Puerto Rico officials have said the commonwealth has enough liquidity to satisfy all its needs until June 30, the end of the fiscal year.
“We strongly disagree with Moody’s decision, and we will not relent in our plans to strengthen our fiscal situation,” GDB Chairman David Chafey and Treasury Secretary Melba Acosta said in a statement on Feb. 7.
“We remain confident that we have the liquidity on hand to satisfy all liquidity needs until the end of the fiscal year, including any cash needs resulting from recent rating agency actions,” they said.
Of the bonds that could leave the Barclays index with two downgrades, about $4.9 billion are general obligations, $3.3 billion are from the electric power authority, $2.2 billion from the public buildings authority, $1.3 billion from the highways agency, $1.1 billion from the infrastructure financing authority and $500 million is debt from other agencies, according to Tom Weyl, director of muni research at Barclays in New York.
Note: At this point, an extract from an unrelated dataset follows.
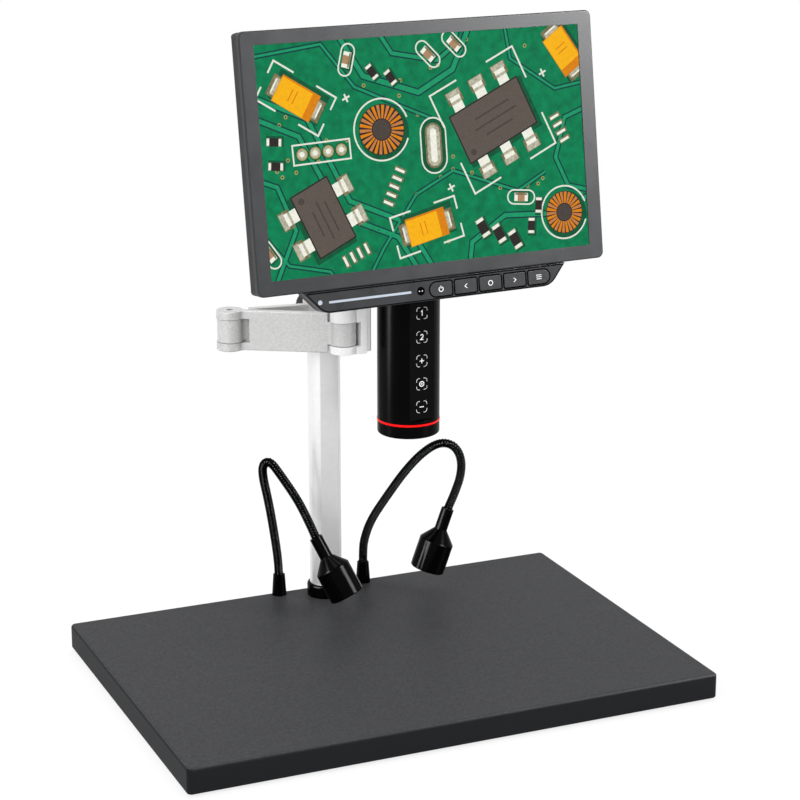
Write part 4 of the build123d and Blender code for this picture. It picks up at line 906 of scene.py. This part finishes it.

Sales-tax-backed bonds, known as Cofinas, along with pre-refunded debt and securities backed by units of Assured Guaranty Ltd. (AGO) and MBIA Inc. (MBI) will probably keep their investment grades, Weyl wrote in the report. He declined to comment beyond the research.
Puerto Rico will comprise 21 percent of Barclays’ high-yield index after the company adjusts it following the second downgrade. That would be up from 5 percent and would give the commonwealth the largest weighting among states.
Eight muni mutual funds use the broad high-yield index as a benchmark, compared with 262 for the broad index, Morningstar data show.
Removing Puerto Rico bonds will lower interest rates on investment-grade indexes. For example, taking out Electric Power Authority debt would drop the yield on the index tracking the electric power industry to 2.63 percent from 3.02 percent, according to Barclays.
S&P removed bonds from Puerto Rico and other triple tax-exempt territories such as Guam and the Virgin Islands from its National AMT-Free Municipal index as of Jan. 31.